# Given data:
--- START ---

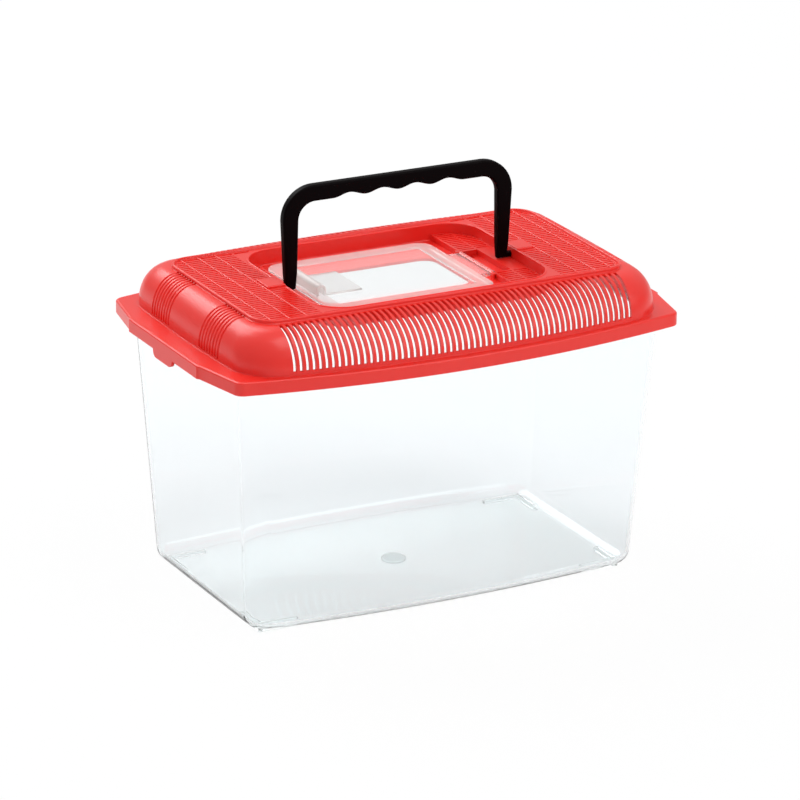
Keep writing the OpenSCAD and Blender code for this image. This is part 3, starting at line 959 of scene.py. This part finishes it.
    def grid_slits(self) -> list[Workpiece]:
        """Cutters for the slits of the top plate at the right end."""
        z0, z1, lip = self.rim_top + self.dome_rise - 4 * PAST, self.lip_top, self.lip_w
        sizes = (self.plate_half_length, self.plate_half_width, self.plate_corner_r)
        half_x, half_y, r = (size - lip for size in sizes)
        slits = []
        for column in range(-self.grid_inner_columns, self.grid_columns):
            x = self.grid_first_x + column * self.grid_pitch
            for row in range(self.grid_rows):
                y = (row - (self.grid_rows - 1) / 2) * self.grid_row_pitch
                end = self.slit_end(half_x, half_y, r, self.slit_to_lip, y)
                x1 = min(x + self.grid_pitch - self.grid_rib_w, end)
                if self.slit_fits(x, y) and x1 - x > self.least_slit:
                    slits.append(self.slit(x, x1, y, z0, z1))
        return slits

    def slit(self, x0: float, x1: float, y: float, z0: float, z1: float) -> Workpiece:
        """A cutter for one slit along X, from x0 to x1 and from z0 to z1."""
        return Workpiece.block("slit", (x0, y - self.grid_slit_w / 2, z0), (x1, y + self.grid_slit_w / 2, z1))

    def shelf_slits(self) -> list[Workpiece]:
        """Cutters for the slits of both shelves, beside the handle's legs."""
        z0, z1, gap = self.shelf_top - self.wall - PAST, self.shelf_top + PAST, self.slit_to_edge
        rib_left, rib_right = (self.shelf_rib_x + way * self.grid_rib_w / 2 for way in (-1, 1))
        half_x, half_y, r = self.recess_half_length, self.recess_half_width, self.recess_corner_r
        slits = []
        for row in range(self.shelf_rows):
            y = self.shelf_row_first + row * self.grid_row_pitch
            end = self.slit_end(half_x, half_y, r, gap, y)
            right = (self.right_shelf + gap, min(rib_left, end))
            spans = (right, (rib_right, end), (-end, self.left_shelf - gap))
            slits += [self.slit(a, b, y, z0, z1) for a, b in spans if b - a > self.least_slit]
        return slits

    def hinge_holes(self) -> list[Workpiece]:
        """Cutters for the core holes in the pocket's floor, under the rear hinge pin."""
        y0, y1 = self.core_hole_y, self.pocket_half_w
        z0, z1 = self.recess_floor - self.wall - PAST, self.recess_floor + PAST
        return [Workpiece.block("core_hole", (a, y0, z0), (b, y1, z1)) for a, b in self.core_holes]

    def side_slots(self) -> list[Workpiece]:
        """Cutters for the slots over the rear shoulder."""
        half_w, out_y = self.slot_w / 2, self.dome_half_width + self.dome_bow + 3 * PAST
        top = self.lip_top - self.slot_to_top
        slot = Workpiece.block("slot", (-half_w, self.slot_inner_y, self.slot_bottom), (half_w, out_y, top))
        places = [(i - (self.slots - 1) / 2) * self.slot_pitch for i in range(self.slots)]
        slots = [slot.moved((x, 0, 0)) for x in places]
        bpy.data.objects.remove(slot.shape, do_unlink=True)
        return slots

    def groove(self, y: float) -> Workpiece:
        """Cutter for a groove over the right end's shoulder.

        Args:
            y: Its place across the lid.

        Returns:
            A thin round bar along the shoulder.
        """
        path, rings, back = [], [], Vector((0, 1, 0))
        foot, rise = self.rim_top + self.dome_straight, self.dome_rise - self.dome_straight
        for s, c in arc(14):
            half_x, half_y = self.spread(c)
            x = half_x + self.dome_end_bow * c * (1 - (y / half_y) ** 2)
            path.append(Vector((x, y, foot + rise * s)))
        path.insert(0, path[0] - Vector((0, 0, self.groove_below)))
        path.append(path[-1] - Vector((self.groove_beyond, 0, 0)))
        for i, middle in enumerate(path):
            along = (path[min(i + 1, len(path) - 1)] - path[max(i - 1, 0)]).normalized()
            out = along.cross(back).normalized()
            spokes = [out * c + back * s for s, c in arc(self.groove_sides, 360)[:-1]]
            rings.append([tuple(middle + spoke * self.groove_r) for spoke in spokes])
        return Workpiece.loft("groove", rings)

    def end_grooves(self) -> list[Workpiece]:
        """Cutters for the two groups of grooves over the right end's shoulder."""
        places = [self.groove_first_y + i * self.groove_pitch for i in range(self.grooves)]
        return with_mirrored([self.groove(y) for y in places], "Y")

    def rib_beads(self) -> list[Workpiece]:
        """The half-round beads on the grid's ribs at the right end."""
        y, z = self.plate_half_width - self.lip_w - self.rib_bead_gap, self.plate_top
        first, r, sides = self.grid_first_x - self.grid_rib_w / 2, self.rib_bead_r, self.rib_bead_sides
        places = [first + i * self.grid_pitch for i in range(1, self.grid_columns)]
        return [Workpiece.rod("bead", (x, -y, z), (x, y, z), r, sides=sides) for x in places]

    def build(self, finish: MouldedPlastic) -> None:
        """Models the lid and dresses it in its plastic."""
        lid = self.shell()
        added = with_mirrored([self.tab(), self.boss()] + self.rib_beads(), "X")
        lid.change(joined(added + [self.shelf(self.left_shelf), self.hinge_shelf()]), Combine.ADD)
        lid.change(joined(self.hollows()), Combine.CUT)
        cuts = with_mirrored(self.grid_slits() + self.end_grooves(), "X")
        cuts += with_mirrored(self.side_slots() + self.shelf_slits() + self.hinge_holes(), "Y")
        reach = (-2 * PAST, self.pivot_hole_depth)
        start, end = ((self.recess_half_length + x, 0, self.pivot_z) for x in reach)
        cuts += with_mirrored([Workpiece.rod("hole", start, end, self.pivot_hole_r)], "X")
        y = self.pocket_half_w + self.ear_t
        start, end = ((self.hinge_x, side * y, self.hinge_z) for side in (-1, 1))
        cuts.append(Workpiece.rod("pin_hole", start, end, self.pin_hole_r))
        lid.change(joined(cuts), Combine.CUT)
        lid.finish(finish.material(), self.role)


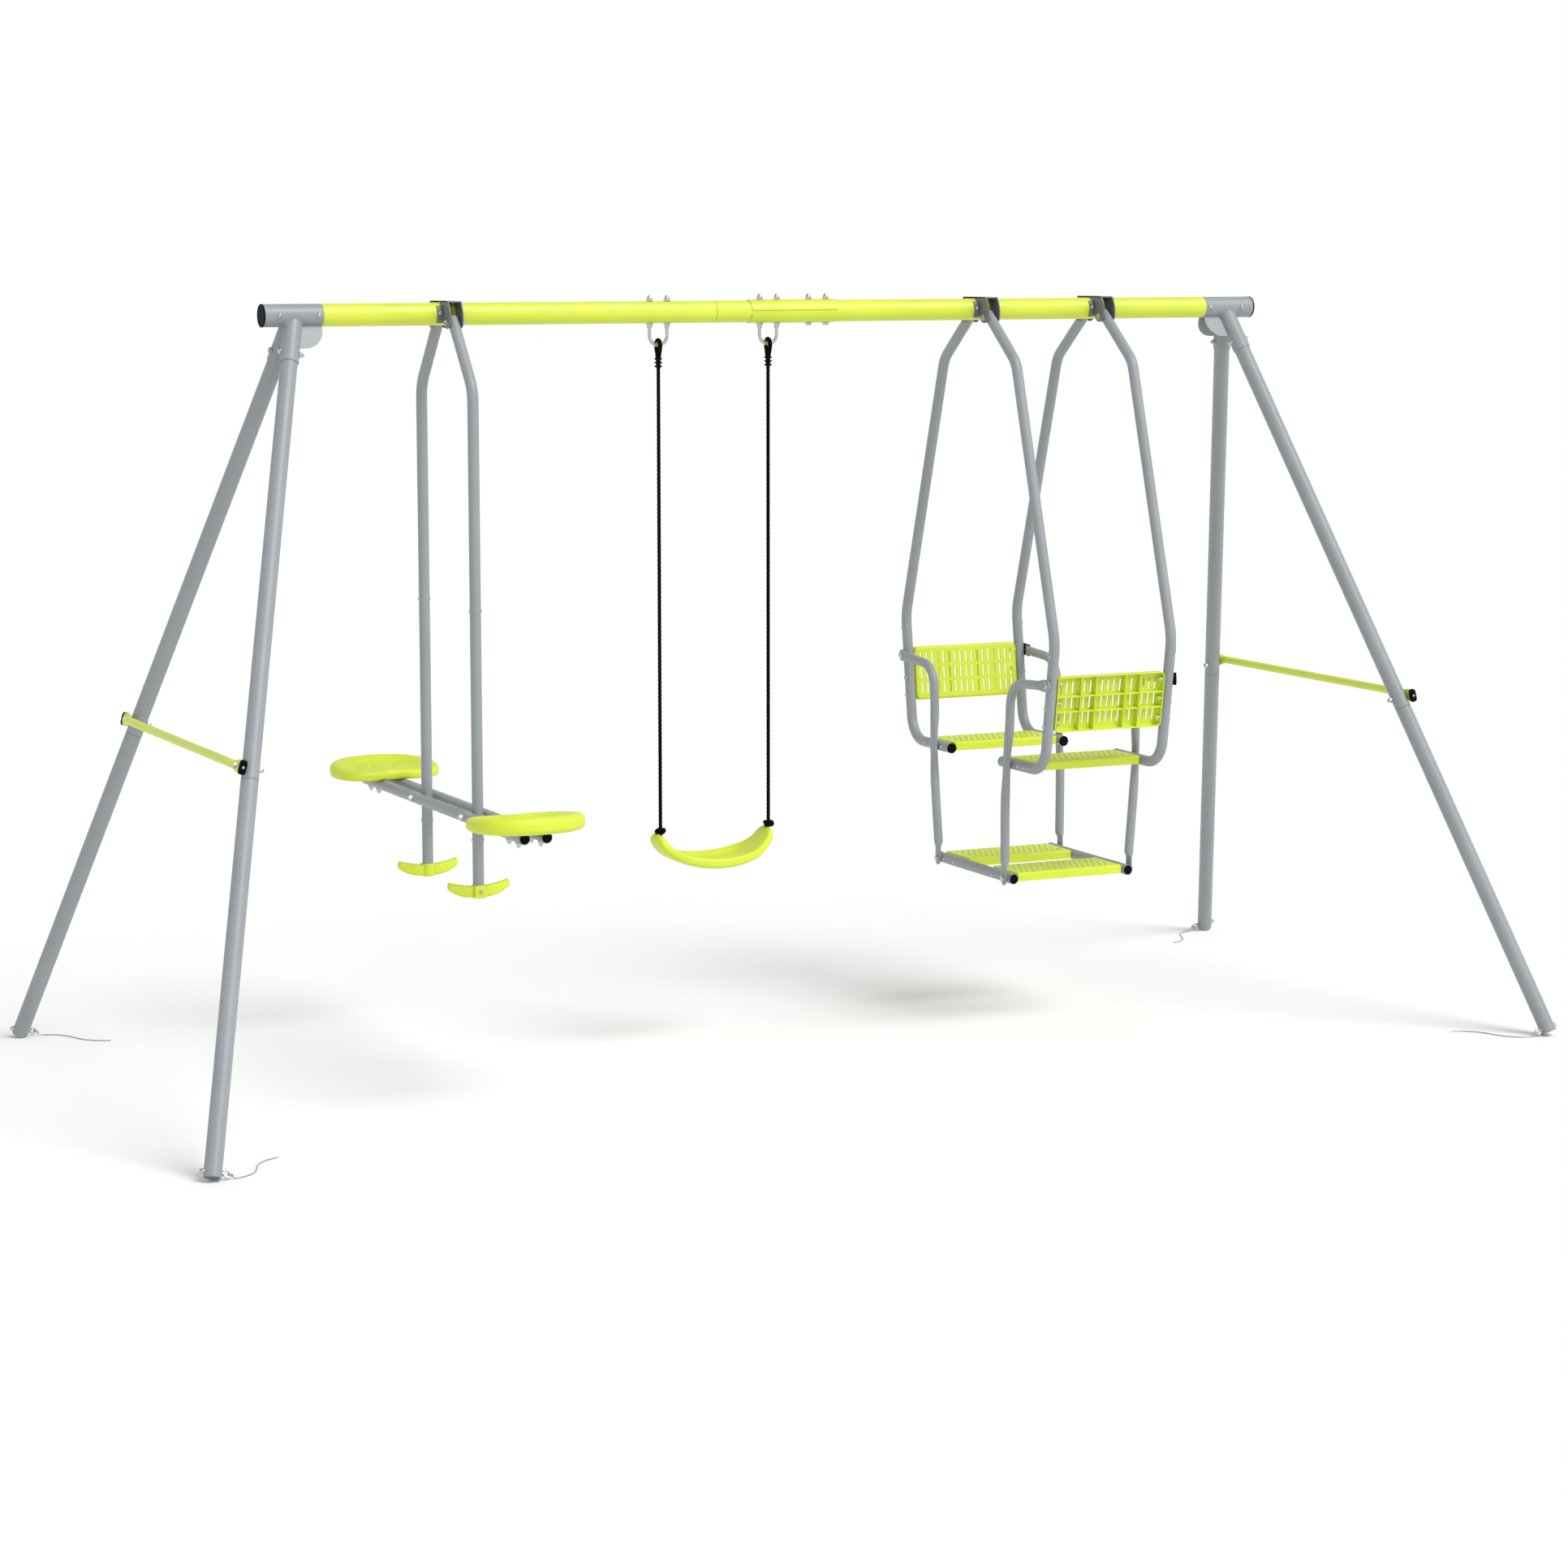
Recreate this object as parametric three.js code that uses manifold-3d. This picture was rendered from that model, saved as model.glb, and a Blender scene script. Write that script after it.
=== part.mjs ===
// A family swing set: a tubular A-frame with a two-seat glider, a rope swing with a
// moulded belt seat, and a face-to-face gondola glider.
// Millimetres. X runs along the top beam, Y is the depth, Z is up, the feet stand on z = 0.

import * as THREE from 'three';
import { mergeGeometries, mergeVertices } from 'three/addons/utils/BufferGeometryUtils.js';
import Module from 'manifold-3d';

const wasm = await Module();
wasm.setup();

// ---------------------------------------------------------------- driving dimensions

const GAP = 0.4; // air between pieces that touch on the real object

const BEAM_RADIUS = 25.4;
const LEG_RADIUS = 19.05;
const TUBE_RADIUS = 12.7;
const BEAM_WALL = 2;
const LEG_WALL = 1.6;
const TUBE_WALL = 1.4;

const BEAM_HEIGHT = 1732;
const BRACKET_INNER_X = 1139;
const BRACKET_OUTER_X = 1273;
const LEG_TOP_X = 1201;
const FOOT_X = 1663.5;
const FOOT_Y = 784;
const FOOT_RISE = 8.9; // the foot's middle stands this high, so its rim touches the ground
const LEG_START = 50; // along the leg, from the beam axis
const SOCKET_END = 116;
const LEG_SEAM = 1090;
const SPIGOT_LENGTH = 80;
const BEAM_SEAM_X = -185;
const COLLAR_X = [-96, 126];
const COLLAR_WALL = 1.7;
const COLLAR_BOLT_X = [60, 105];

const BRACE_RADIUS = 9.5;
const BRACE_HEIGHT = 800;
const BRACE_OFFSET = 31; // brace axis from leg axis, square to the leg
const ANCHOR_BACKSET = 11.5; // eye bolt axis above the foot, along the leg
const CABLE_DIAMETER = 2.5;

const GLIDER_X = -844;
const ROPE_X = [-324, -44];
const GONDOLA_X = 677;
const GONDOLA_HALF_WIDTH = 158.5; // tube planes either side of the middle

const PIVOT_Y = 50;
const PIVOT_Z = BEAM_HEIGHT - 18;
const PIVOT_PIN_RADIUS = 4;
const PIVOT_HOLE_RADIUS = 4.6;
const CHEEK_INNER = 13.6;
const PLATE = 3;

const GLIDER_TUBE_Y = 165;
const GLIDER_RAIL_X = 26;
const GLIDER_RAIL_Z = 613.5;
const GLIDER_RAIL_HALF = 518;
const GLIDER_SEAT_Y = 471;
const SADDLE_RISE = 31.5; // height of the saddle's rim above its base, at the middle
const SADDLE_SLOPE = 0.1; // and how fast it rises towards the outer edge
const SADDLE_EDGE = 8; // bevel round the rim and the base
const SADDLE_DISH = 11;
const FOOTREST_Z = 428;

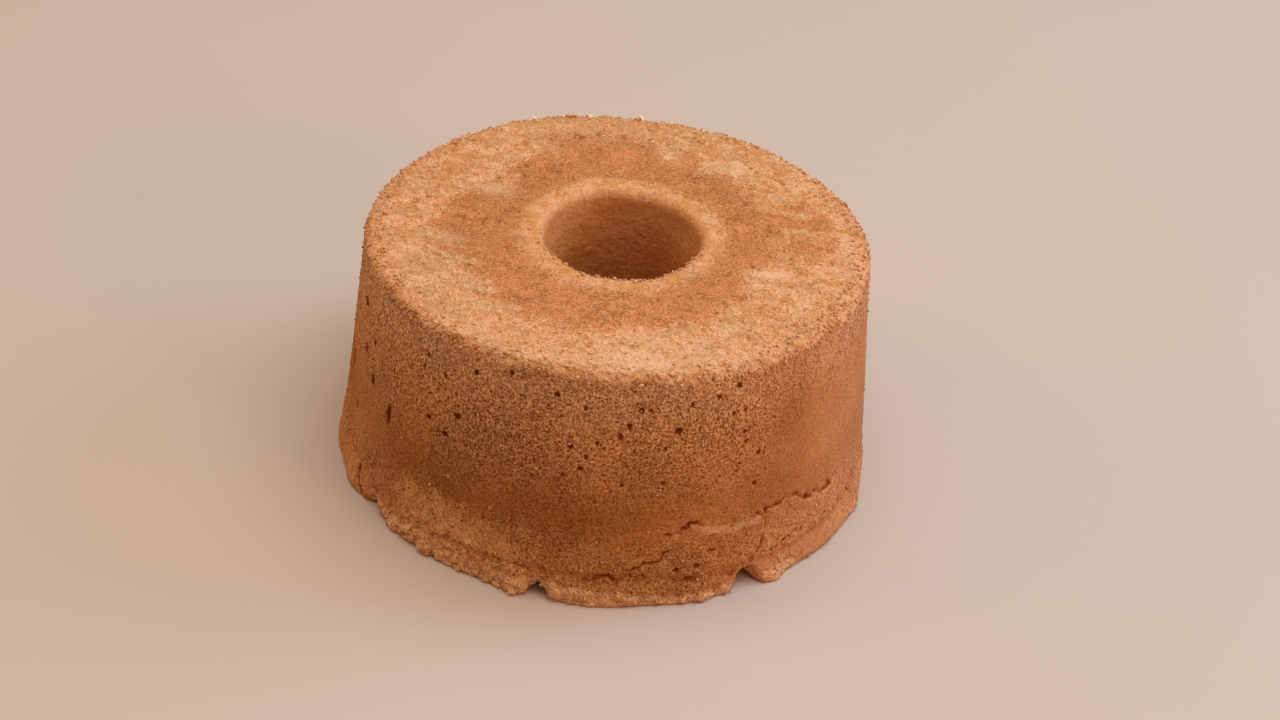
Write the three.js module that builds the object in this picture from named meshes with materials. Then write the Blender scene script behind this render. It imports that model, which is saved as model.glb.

--- END ---

# Given request:
From the data, list each line in which the string "picture" appears.

# Solution to this exercise:
Recreate this object as parametric three.js code that uses manifold-3d. This picture was rendered from that model, saved as model.glb, and a Blender scene script. Write that script after it.
Write the three.js module that builds the object in this picture from named meshes with materials. Then write the Blender scene script behind this render. It imports that model, which is saved as model.glb.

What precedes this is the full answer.